A block of data
━━━━

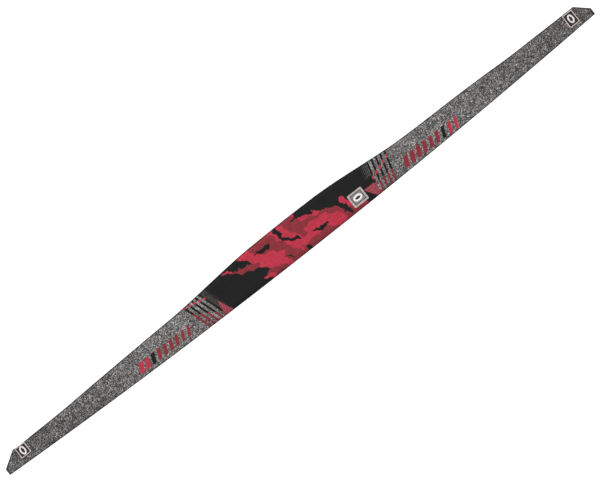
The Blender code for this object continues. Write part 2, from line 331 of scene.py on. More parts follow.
INKS = ("black", "dark", "bright")
CAMO_LEAN = math.radians(-30)  # the splinters run down towards the right
REDS_MIDDLE, REDS_SHEAR = -4, -1.4  # the middle of the reds at y = 0, and its shift for each millimetre up
REDS_REACH, REDS_NARROWING = 82, 0.5  # half the length of the reds, and its loss for each millimetre up
REDS_FILL = 0.5  # lower lets more black splinters into the middle of the reds
REDS_FADE = 2.4  # lower makes the ends of the reds more ragged
REDS_SEED, BRIGHT_SEED = 0.31, 0.81
REDS_SIZE, BRIGHT_SIZE = 1.25, 1.7

# Rows of stripes: the first stripe's x at y = 0, the pitch towards the tip, the lean for each millimetre up.
STRIPE_ROWS = {-1: (-174.4, -8.2, -0.315), 1: (156.6, 8.57, 0.285)}
STRIPE_COUNT = 5
STRIPE_WIDTH = 3.0
BLACK_SPREAD = 0.3  # black stripes are this much wider on each side
# Where the first stripe turns from black to red, and how much higher each next one does.
STRIPE_RED_BELOW = {-1: (-22, 6.3), 1: (-12, 0.4)}
# Each stripe's short bright stretch: its middle on the first one, its rise from one to the next, its length.
STRIPE_FLASH = {-1: (12, 1.8, 4.5), 1: (-3, 3.4, 6)}
BLACK_GROUND = ((-185.5, 34), (-162.8, -36), (146, -36), (164.5, 34))
WEDGES = (((-164, -3), (-149, -36), (-169, -36)), ((131, -10), (156, -10), (148, -36)))


def triangle_wave(turns):
    return 2 * np.abs(2 * (turns - np.floor(turns)) - 1) - 1


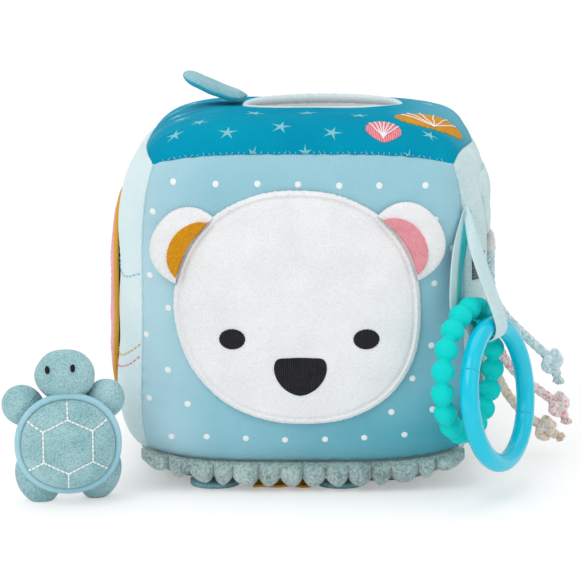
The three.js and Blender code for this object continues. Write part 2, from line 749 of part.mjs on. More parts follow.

━━━━

■ Required work:
All of the entries must be quoted exactly; please include each one.

■ Correct output:
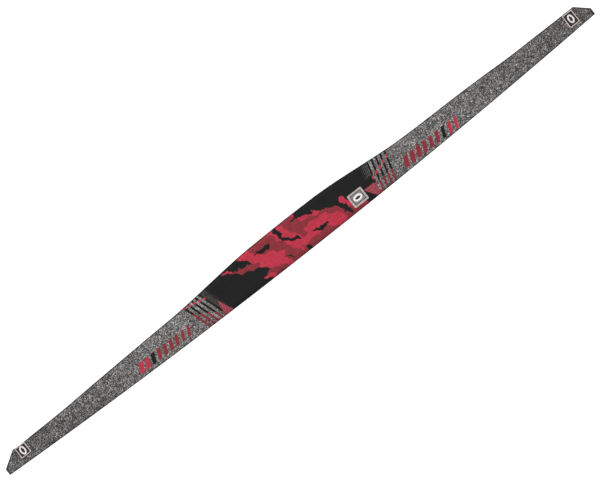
The Blender code for this object continues. Write part 2, from line 331 of scene.py on. More parts follow.
INKS = ("black", "dark", "bright")
CAMO_LEAN = math.radians(-30)  # the splinters run down towards the right
REDS_MIDDLE, REDS_SHEAR = -4, -1.4  # the middle of the reds at y = 0, and its shift for each millimetre up
REDS_REACH, REDS_NARROWING = 82, 0.5  # half the length of the reds, and its loss for each millimetre up
REDS_FILL = 0.5  # lower lets more black splinters into the middle of the reds
REDS_FADE = 2.4  # lower makes the ends of the reds more ragged
REDS_SEED, BRIGHT_SEED = 0.31, 0.81
REDS_SIZE, BRIGHT_SIZE = 1.25, 1.7

# Rows of stripes: the first stripe's x at y = 0, the pitch towards the tip, the lean for each millimetre up.
STRIPE_ROWS = {-1: (-174.4, -8.2, -0.315), 1: (156.6, 8.57, 0.285)}
STRIPE_COUNT = 5
STRIPE_WIDTH = 3.0
BLACK_SPREAD = 0.3  # black stripes are this much wider on each side
# Where the first stripe turns from black to red, and how much higher each next one does.
STRIPE_RED_BELOW = {-1: (-22, 6.3), 1: (-12, 0.4)}
# Each stripe's short bright stretch: its middle on the first one, its rise from one to the next, its length.
STRIPE_FLASH = {-1: (12, 1.8, 4.5), 1: (-3, 3.4, 6)}
BLACK_GROUND = ((-185.5, 34), (-162.8, -36), (146, -36), (164.5, 34))
WEDGES = (((-164, -3), (-149, -36), (-169, -36)), ((131, -10), (156, -10), (148, -36)))


def triangle_wave(turns):
    return 2 * np.abs(2 * (turns - np.floor(turns)) - 1) - 1


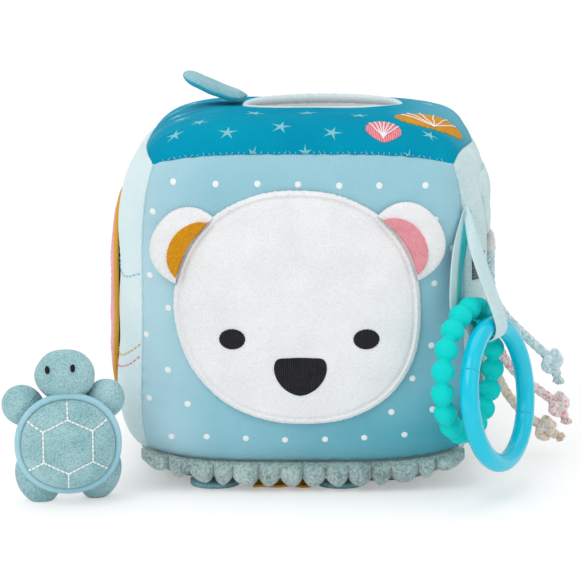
The three.js and Blender code for this object continues. Write part 2, from line 749 of part.mjs on. More parts follow.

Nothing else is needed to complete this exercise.